Ha sorpreso molti che, tra tutti i solenni proclami di Donald Trump alla cerimonia d’insediamento, si sia dato particolare risalto a quello che acclarava l’esistenza di soli due generi, il maschio e la femmina. Analogamente, ha sorpreso molti che, su tutte, Matteo Salvini abbia ricalcato una dichiarazione tanto puerile e speciosa.

A seguire l’esempio dell’italianissimo capofila, la politica nostrana s’è profusa poi in una serie di giubilanti richiami a questa rinnovata etica dell’identità sessuale, crisma di una liberatoria reazione allo zelotismo woke e agli eccessi di correttezza politica – quegli eccessi che, a dire di molti esponenti della Lega e non solo, minacciavano l’estinzione del maschio bianco e la fine della fede nel Signore (il quale pure, a quanto pare, quando s’incarnò preferì un altro colore di pelle).

Ossessioni della destra

Quel che sorprende è proprio la pervicace insistenza di questi leader mondiali su temi, come il sesso e il genere, di cui probabilmente a costoro non importa nulla. Temi che, quantunque decisivi per la vita di cospicue minoranze, non sarebbero da includersi nei primissimi punti all’ordine del giorno della politica mondiale.

Ciononostante, credo che questa ossessione per la naturalità dei generi dovrebbe stupire poco – non tanto perché, come si diceva, sia una questione che accalori i nostri devotissimi leader, quanto perché, da che mondo è mondo, la sessualità e la parentela sono i campi nei quali si decide cosa sia normale e cosa anormale. Per questa ragione, la politica, specie quella della destra antipluralista, rivendica il privilegio di stabilire i quarti di normalità delle nostre condotte riproduttive e dei nostri gusti sessuali.

La politica aspira a trasformare quelli che sono comportamenti “normali” in accezione statistica, ossia in termini di reiterazione media, in comportamenti “normali” nel senso di “naturali”, come se la natura ci avesse dotato di criteri morali per giudicare deviante un maschio che veste in gonnella o una donna che s’atteggia a “camionara”. Come se si ignorasse che i gusti in materia di sessualità o le pratiche in fatto di parentela abbiano una natura storica, ossia varino di epoca in epoca, oltreché di contesto geografico in contesto geografico.
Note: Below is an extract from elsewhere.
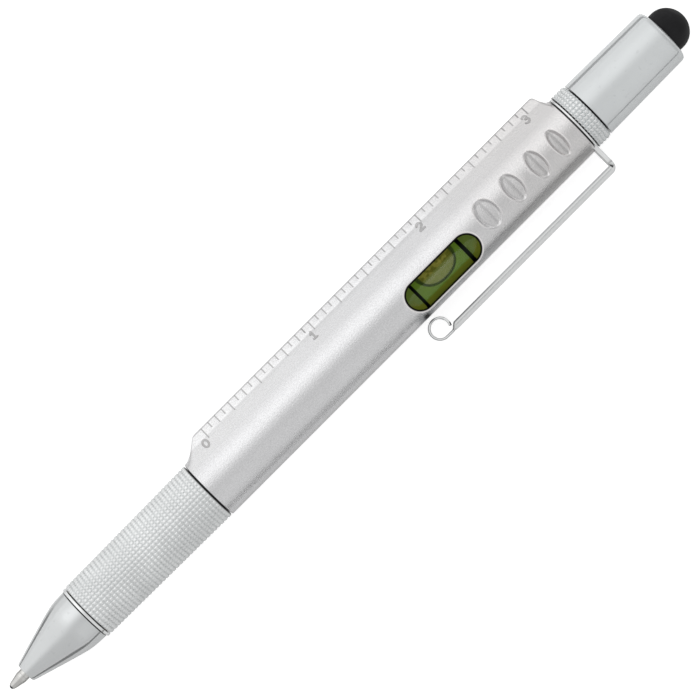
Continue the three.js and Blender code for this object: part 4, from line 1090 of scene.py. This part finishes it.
def clip():
    """One sheet: a washer between barrel and collar, a tab, a corner, the arched arm and its rolled end. The
    strip's section is a flat bar with rounded edges, arched outwards by its rise times one minus the square of the
    way across. All but the roll's outer face is polished. Two dark spots at the corner are painted reflections of
    the bend; the arm's inner edge, the roll's end, the roll's top by the barrel and the roll's rounded edges are
    painted shade."""
    x, y, turn, thick, arch = clip_path()
    across = np.linspace(-1, 1, 17)[1:-1]
    corner_turn = np.linspace(0, np.pi / 2, 4)
    inset = HALF_STRIP - STRIP_ROUND
    dip, swing = STRIP_ROUND * np.cos(corner_turn), STRIP_ROUND * np.sin(corner_turn)
    face_z = np.concatenate([-inset - dip, across * inset, inset + swing])
    face_drop = np.concatenate([swing - STRIP_ROUND, 0 * across, dip - STRIP_ROUND])
    count = len(face_z)
    z = np.concatenate([face_z, face_z[::-1], face_z[:1]])[None]
    drop = np.concatenate([face_drop, face_drop[::-1], face_drop[:1]])[None]
    side = np.concatenate([np.ones(count), -np.ones(count), [1]])[None]
    offset = side * (thick / 2 + drop) + arch * (1 - (z / HALF_STRIP) ** 2)
    grid = np.stack([x + offset * np.cos(turn), y - offset * np.sin(turn), z + 0 * x], -1)
    ends = [np.stack([grid[n, :count], grid[n, count:2 * count][::-1]]) for n in (0, -1)]
    ring = ring_round([(133.76, 4.6, 0.03), (133.76, 5.66, 0.05), (134.10, 5.66, 0.05), (134.10, 4.6, 0.03)])
    patches = [grid, *ends, turned(ring, 128)]

    shine, shade = ([np.zeros(patch.shape[:2]) for patch in patches] for n in range(2))
    shine[0] += np.maximum(side < 0, x > 95)
    shine[-1] += 1
    # Painted reflections and shade: two dark spots at the bend, the arm's inner edge, the roll's end, the roll's top
    # where it meets the barrel, and the roll's rounded edges.
    bend_reflections = (np.exp(-((y + 8.75) / 0.13) ** 2) + np.exp(-((y + 9.36) / 0.10) ** 2)) * (x > 133.2)
    fading = np.interp(x, [94.9, 95.2, 101, 107], [0, 0.95, 0.95, 0.55])
    inner_edge = (side < 0) * (z > HALF_STRIP - 0.13) * (y < -9.1) * fading
    roll_end = (side > 0) * (x > 94.9) * (x < 95.9) * (np.abs(y + 8.95) < 0.35)
    roll_top = 0.9 * (side > 0) * np.exp(-((x - ROLL_STATION) / 0.6) ** 4) * (y > -6.8)
    outline = 0.7 * (x < 95.4) * (np.abs(z) > inset - 0.001) * (np.abs(z) < HALF_STRIP - 0.01)
    shade[0] += np.clip(1.2 * bend_reflections, 0, 1) * (z > HALF_STRIP - 0.3)
    for spot in (inner_edge, roll_end, roll_top, outline):
        shade[0] = np.maximum(shade[0], spot)
    made = skin("clip", patches, FINISH["clip_chrome"], sharp=50, shine=shine, shade=shade)
    finish_piece(made, None, "clip_chrome", "clip_ring", "clip_arm")
    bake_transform(made)


clip()

# Inner pieces keep their shape and get a finish

INNER = {
    "barrel_bush": "black_plastic", "cam_sleeve": "white_plastic", "mechanism_plug": "black_plastic",
    "vial_cradle": "olive_plastic", "vial_plug": "olive_plastic", "hex_insert": "tool_steel", "bit_magnet": "magnet",
    "grip_liner": "brass", "liner_snap_ring": "spring_steel", "return_spring": "spring_steel",
    "refill_tube": "refill_steel", "follower": "white_plastic", "follower_pin": "tool_steel",
    "screwdriver_bit": "tool_steel", "cap_insert": "brass", "stylus_plug": "black_plastic",
}
for node, slot in INNER.items():
    mesh_slots = frame["nodes"][node].data.materials
    mesh_slots.clear()
    mesh_slots.append(FINISH[slot])

# Floor and light

def floor():
    """A pale sheet. What metal and glass mirror of it is brighter on the rule's side, a painted light, and has two
    dark strips of painted shade, one along each side of the pen, which draw the thin dark lines near both limbs
    of the polished pieces."""
    half, height = 2.0, -0.04 * MM
    corners = [(-half, -half, height), (half, -half, height), (half, half, height), (-half, half, height)]
    mesh = bpy.data.meshes.new("floor")
    mesh.from_pydata(corners, [], [(0, 1, 2, 3)])
    made = bpy.data.objects.new("floor", mesh)
    scene.collection.objects.link(made)
    material = bpy.data.materials.new("pale_floor")
    material.use_nodes = True
    tree = material.node_tree
    tree.nodes.clear()
    light = put(tree, "ShaderNodeLightPath")
    mirrored = sum_of(tree, "MAXIMUM", light.outputs["Is Glossy Ray"], light.outputs["Is Transmission Ray"])
    where = put(tree, "ShaderNodeTexCoord").outputs["Object"]
    parts = put(tree, "ShaderNodeSeparateXYZ", {"Vector": where})
    x, y = parts.outputs["X"], parts.outputs["Y"]

    # Painted shade: two strips that darken only what metal and glass mirror of the floor.
    near_way = sum_of(tree, "DIVIDE", y, spread(tree, x, -60 * MM, 60 * MM, 14 * MM, 21 * MM))
    near_strip = product(
        tree, spread(tree, near_way, 0.72, 0.84), spread(tree, near_way, 1.22, 1.4, 1.0, 0.0),
        spread(tree, x, -72 * MM, -66 * MM, 1.0, 0.35), spread(tree, x, 40 * MM, 55 * MM, 1.0, 2.6),
    )
    far_reach = sum_of(tree, "ADD", spread(tree, x, -77 * MM, -64 * MM, -22 * MM, -50 * MM),
                       spread(tree, x, 55 * MM, 63 * MM, 0.0, -38 * MM))
    far_way = sum_of(tree, "DIVIDE", y, far_reach)
    far_end = spread(tree, x, -68 * MM, -61 * MM, 2.3, 1.32)
    far_strip = product(
        tree, spread(tree, far_way, 0.66, 0.78),
        spread(tree, far_way, far_end, sum_of(tree, "ADD", far_end, 0.18), 1.0, 0.0),
    )
    strips = product(tree, sum_of(tree, "MAXIMUM", near_strip, far_strip), mirrored)
    strips = sum_of(tree, "MINIMUM", strips, 1.0)

    pale = mixed(tree, strips, (0.80, 0.80, 0.80), (0.05, 0.05, 0.05))
    matt = put(tree, "ShaderNodeBsdfDiffuse", {"Color": pale})
    # Painted light: the mirrored glow is stronger on the rule's side than on the clip's.
    bright = spread(tree, y, -8 * MM, 8 * MM, 0.06, 0.24)
    shown = product(tree, mirrored, bright, sum_of(tree, "SUBTRACT", 1.0, strips))
    seen = product(tree, light.outputs["Is Camera Ray"], 0.66)
    strength = sum_of(tree, "ADD", shown, seen)
    glow = put(tree, "ShaderNodeEmission", {"Color": (1, 1, 1, 1), "Strength": strength})
    both = put(tree, "ShaderNodeAddShader")
    tree.links.new(matt.outputs["BSDF"], both.inputs[0])
    tree.links.new(glow.outputs["Emission"], both.inputs[1])
    out = put(tree, "ShaderNodeOutputMaterial")
    tree.links.new(both.outputs[0], out.inputs["Surface"])
    mesh.materials.append(material)


# How bright the light is at each angle, in degrees from straight up and towards the rule's side.
LIGHT_ROUND = [
    (-180, 0.30), (-98, 0.30), (-90, 0.56), (-80, 0.68), (-60, 0.71), (-40, 0.71), (-24, 0.67), (-9, 0.60), (1, 0.68),
    (12, 0.92), (24, 1.20), (44, 1.31), (60, 1.14), (76, 0.97), (90, 1.08), (180, 0.95),
]


def light_round():
    """A studio's light as a plain function of the angle from straight up, read from the line above. It is levelled
    towards the cap's end and the point's, and white where the camera sees it."""
    world = bpy.data.worlds.new("studio")
    scene.world = world
    world.use_nodes = True
    tree = world.node_tree
    tree.nodes.clear()
    way = put(tree, "ShaderNodeTexCoord").outputs["Generated"]
    parts = put(tree, "ShaderNodeSeparateXYZ", {"Vector": way})
    along = parts.outputs["X"]
    angle = sum_of(tree, "ARCTAN2", parts.outputs["Y"], parts.outputs["Z"])
    share = sum_of(tree, "MULTIPLY_ADD", angle, 1 / (2 * math.pi), 0.5)
    ramp = put(tree, "ShaderNodeValToRGB", {"Fac": share})
    ramp.color_ramp.interpolation = "B_SPLINE"
    stops = ramp.color_ramp.elements
    for degrees, _ in LIGHT_ROUND[1:-1]:
        stops.new((degrees + 180) / 360)
    for degrees, bright in LIGHT_ROUND:
        nearest = min(stops, key=lambda stop: abs(stop.position - (degrees + 180) / 360))
        nearest.color = (bright / 2, bright / 2, bright / 2, 1)
    light = product(tree, ramp.outputs["Color"], 2.0)
    light = towards(tree, spread(tree, along, 0.050, 0.092, 0.0, 0.42), light, 0.81)
    even = spread(tree, angle, -0.35, 0.45, 0.58, 0.92)
    light = towards(tree, spread(tree, along, -0.56, -0.20, 1.0, 0.0), light, even)
    past_pen = spread(tree, along, 0.70, 0.95, 1.0, 1.7)
    light = product(tree, light, spread(tree, along, 0.12, 0.50, 1.0, 0.62), past_pen)
    seen = put(tree, "ShaderNodeLightPath").outputs["Is Camera Ray"]
    light = towards(tree, seen, light, 1.0)
    back = put(tree, "ShaderNodeBackground", {"Color": (1, 1, 1, 1), "Strength": light})
    out = put(tree, "ShaderNodeOutputWorld")
    tree.links.new(back.outputs["Background"], out.inputs["Surface"])


floor()
light_round()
Ma la politica antipluralista, va da sé, non si cura affatto di tali ovvietà empiriche. Per inclinazione professionale, s’intestardisce piuttosto nel mobilitare interi cataloghi del disgusto verso specifiche condotte, identità e culture. Così facendo, la politica vuol farsi strumento per riconoscere “chi non siamo”, chi cioè minaccia le nostre abitudini e le nostre tradizioni – benché si sappia un po’ tutti che queste abitudini e queste tradizioni non esistono affatto. L’idea stessa di tradizione viene prodotta per via negativa, vale a dire, come reazione avversa a chi viene accusato di minacciarne l’esistenza.

D’altro canto, nella storia più o meno recente, molti dei grandi tentativi di “inventare” una tradizione condivisa in territori caratterizzati da enormi differenze culturali, come ad esempio la Francia rivoluzionaria o la Germania del Secondo Reich, hanno avuto al centro una politica della normalità – che questa si fondasse su particolari dialetti trasformati in lingua ufficiale o sull’eliminazione dei vecchi sistemi di misura a favore di nuovi e unificati strumenti o, ancora, sull’adozione della proprietà privata individuale come modello unico (e naturale) di possedere.

Il tutto e dappertutto fondato sulla sacrosanta unione del maschio e della femmina nel nome della famiglia procreativa e a maggior gloria degli eserciti nazionali.

Damnatio memoriae

In definitiva, allora, non importa se a Trump & co, come d’altronde a Jeff Bezos e Mark Zuckerberg, interessi poco o nulla della famiglia sedicente naturale o della questione trans, come di tutti i valori cosiddetti tradizionali.

Per quei canali passa infatti l’inestimabile capacità di riscrivere la grammatica di un’intera cultura pubblica, cioè di produrre le categorie di senso con cui i cittadini percepiscono le minacce rivolte alla loro comunità e di conseguenza prendono a sentirsi parte di essa.

Questa consapevolezza dovrebbe attenuare il nostro stupore per l’insistito benché fittizio allarme delle democrazie esecutive circa la trasvalutazione dei valori in materia di buoncostume. E spero la stessa consapevolezza possa esserci di sostegno quando molte agenzie della cultura nazionale e mondiale, un tempo orgogliosamente inguainate d’arcobaleno, prenderanno ad arruolarsi come solleciti crumiri di una nuova damnatio memoriae per rimuovere a colpi di penna tutte le schwa di cui oggi sono ricolmi i loro testi.